It was another night of misery in the Champions League for Juventus, as The Old Lady were again sent packing in Europe’s elite football competition. The feeling of disappointment will be overwhelming for Juventini, but what will perhaps hurt the most is that this latest elimination is not at all surprising.
With two wins from their last eight Serie A matches, the Bianconeri came into this game in dreadful form and had been made to look average domestically by teams with less quality than Lyon. This outcome had been on the horizon for many months, whilst in previous years they could have perhaps hid behind the success of another Scudetto, this time around Juve’s flaws have been well and truly exposed.

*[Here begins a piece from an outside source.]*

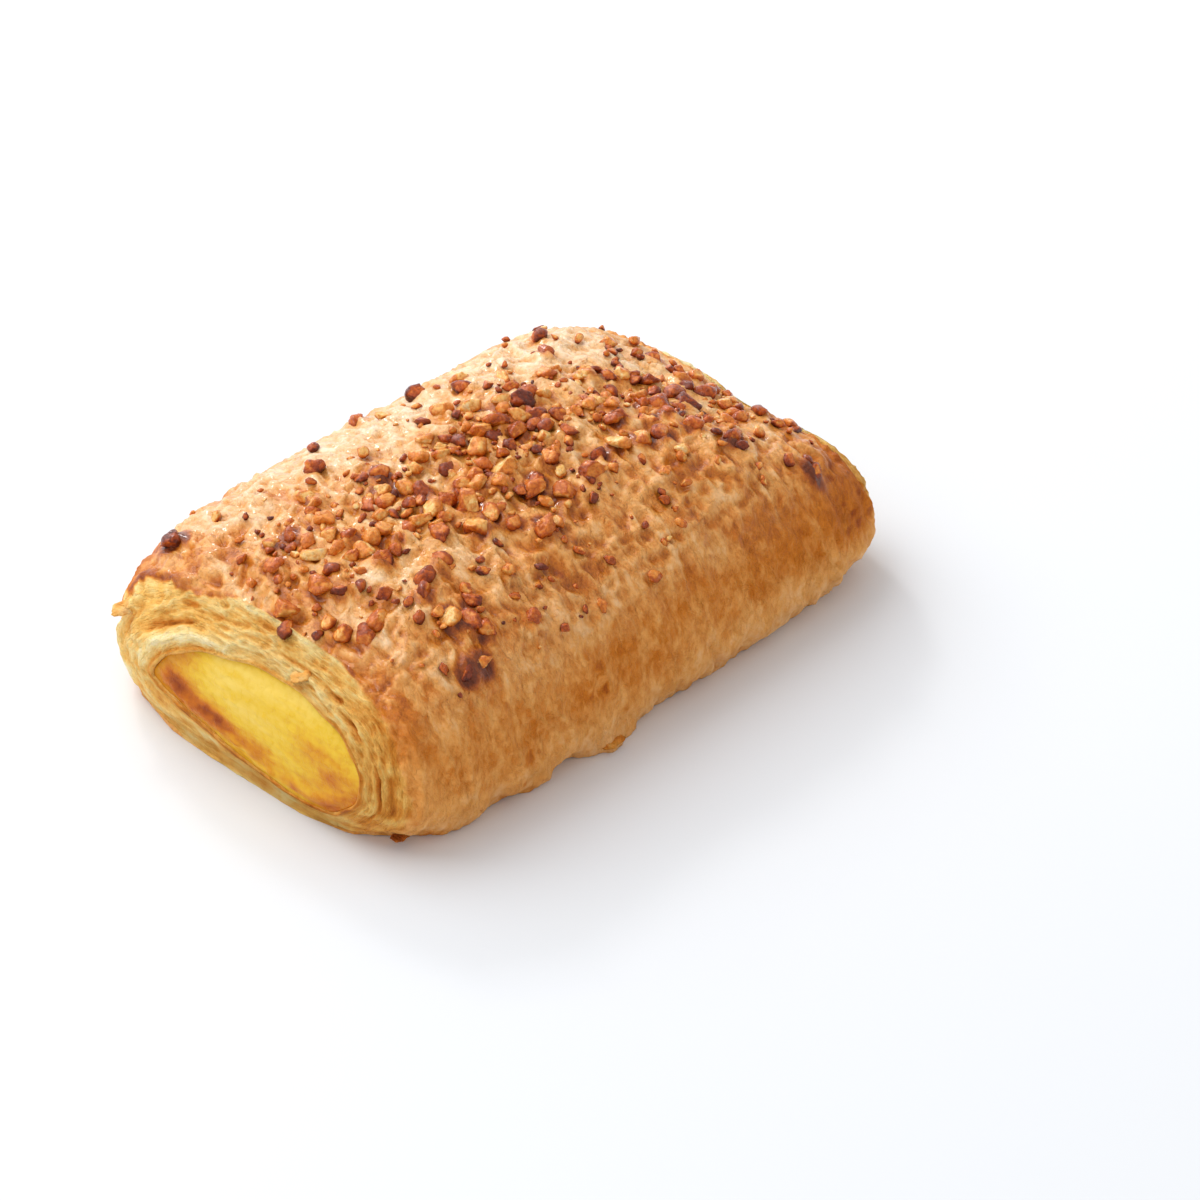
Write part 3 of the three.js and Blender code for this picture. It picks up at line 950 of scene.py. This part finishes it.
# %% [markdown]
# ## Chopped nuts
#
# The nuts are roasted almonds and hazelnuts, chopped, so each piece is a pebble with a few flat
# cuts. A ball is pressed flat where a cut falls, and its corners are left a little round. The
# shade of each piece is its own, from cream to dark caramel, and is stored on its points.

# %% Shape of a nut
def ball(subdivisions):
    """Points and faces of an even ball of radius 1."""
    form = bmesh.new()
    bmesh.ops.create_icosphere(form, subdivisions=subdivisions, radius=1.0)
    points = np.array([v.co for v in form.verts])
    faces = [tuple(v.index for v in f.verts) for f in form.faces]
    form.free()
    return points, faces


BALLS = {n: ball(n) for n in (2, 3, 4)}
NUT_SQUASH = (1.12, 0.84, 0.7)
NUT_CUTS = 6
CUT_DEPTH = {"deepest": 0.52, "shallowest": 0.84}
DEEP_CUT = 0.66
CORNER_SHARPNESS = 90
ROUND_SIZE = 1.08
print("points of the balls:", {n: len(points) for n, (points, _) in BALLS.items()})


def random_way(run):
    """A random direction, not of length 1."""
    return Vector((next(run) - 0.5, next(run) - 0.5, next(run) - 0.5))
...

Missing their creative jewel Paulo Dybala was undoubtedly a devastating blow to Juve’s chances of recovering from the first leg deficit, but there was hope that Cristiano Ronaldo would have another magical night in the tournament he thrives in. However, a truly woeful penalty decision inside the opening 15 minutes from German official Felix Zwayer gifted Lyon a crucial away goal. Converted expertly by Memphis Depay, it was a call that ultimately knocked the Italian champions out.
Terrible officiating aside, over the course of 90 minutes La Vecchia Signora were in no way superior to a Lyon team that had played just one competitive game in over three months. To the French side’s credit, they matched Juve in every department and had no physical problems later in the match.
The visitors replicated the 3-1-4-2 that served them well in the previous meeting. Rudi Garcia’s team took few risks and were calculated in their use of the ball. Goalkeeper Anthony Lopes used a nice mix of long and short passes from the back, allowing Lyon to maintain control over how the game was played.
Juve never got to grips with Lyon’s shape. La Madama were unable to press when their opponents did play short, as they simply lack the dynamic players required to cover distances quickly. If Sarri’s team pressed against Lyon’s back three, Bruno Guimaraes supported from his holding midfield position to provide an overload. If a Juventus midfield player jumped onto Guimaraes, they would simply use their wing backs to escape.
The width provided by Max Cornet and Leo Dubois was key in allowing Lyon to have important spells of possession. Juan Cuadrado and Alex Sandro could not push high through fear of leaving spaces around the side and Juve’s narrow midfield were not releasing early enough to apply pressure in wide areas.
If Sarri’s men were being asked questions without possession, when they had it, the problems continued anyway. If an onslaught was expected from the home team, what materialized instead was Cristiano Ronaldo on a one-man mission carrying a laboured attack on his shoulders.
It was the same old problem that had been seen time and again this campaign. Ball speed was slow, there was little in the way of vertical progression into dangerous spaces beyond and around Lyon’s midfield line. On occasions Adrien Rabiot and Rodrigo Bentancur flirted with the idea of positioning themselves higher, but in general when Miralem Pjanic had possession, there was almost no way of playing forward.
As anticipated, the away side reverted into a 5-3-2 block, and as in the reverse fixture, it proved effective. Rudi Garcia knew the Turin giants would prefer to play through central areas, so they remained compact and were happy to concede the ball to Juve’s deeply positioned full-backs, where they knew could squeeze play. Aside from the spectacular or a spot-kick, this Juventus are extremely limited and it is a trait that has been developing over the last couple of years, but has been emphasised even further this season.
Play in the final third was again disjointed and it turned into a desperate case of attempting to find Ronaldo at every opportunity, be it via crosses or other avenues. The Portuguese superstar did everything in his power, at times it was a throwback to his best days. A team that should have been built for Ronaldo again relied on him to do the job, but this time not even one of the greatest could make up for the mediocre supporting cast.
Cohesion was always going to triumph here, a characteristic that Juve sorely lack. Mister Sarri has a distinct lack of tactical flexibility and it is highlighted on these occasions. When Plan A is faltering, that’s where a coach earns his salary by making a difference from the sidelines. Worryingly for Juve, Sarri has shown an inability to do this at the top level where it is needed most.
The inquest into this defeat will run for weeks, the new season is around the corner and the pressure on Sarri will be significantly ramped up following this embarrassing exit. Fingers will be rightly pointed at the former Napoli tactician, but the issues here run beyond the coach. There are problems in multiple departments from the management, to the playing squad and how recruitment has been handled in recent times.
For the first time in years Juventus are vulnerable, their normally unwavering self-belief appears to be breaking. There is no quick fix, a revolution is needed and the next few weeks could be decisive in shaping Juve’s future success.